ABSTRACT

The contemporary field of international ethics is preceded of course by a long history of moral and political thought, which explores the many ethical and philosophical issues arising from the attempt to sort out how people should live their lives in a reflective and responsible way. Central to this ongoing argument is recognition of our social embeddedness, the fact that we are inescapably related to others and therefore that our moral beliefs and political decisions impact upon the lives and decisions of others. These basic features remain an essential part of the recent literature on ethics and international relations.
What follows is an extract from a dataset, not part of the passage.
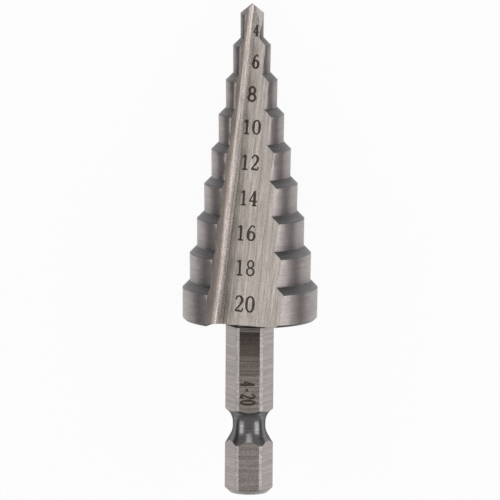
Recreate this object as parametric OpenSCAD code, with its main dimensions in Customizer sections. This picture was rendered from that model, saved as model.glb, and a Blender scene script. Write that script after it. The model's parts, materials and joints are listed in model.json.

The expression ‘international ethics’ did not come into general use until relatively late in the twentieth century, however, when it became clear that the sterile standoff of the first ‘great debate’ in IR – the intellectual struggle between so-called realists and idealists in the 1920s and 1930s over the nature of international politics and thus over the role of ethical principles therein – was not sufficient to meet the normative challenges confronting the world after the Second World War.1 Strictly speaking, it was also not possible to

refer in a formal sense to a subject called ‘ethics and international relations’ prior to the modern formation of an international system composed of sovereign states. Clearly the advent of the international system had led to more specialized and novel reflection upon the particular moral considerations unique to a world organized around nation-states. Nonetheless, we can find in the history of moral and political theory many important examples of normative thinking about the types of issues that permeate contemporary international affairs. In other words, thinking about the ethics of politics – and the politics of ethics – has been a characteristic feature of the negotiation of political life in pre-national as well as international contexts, and will continue to be so in the possibly post-national era that some glimpse on our own historical horizon.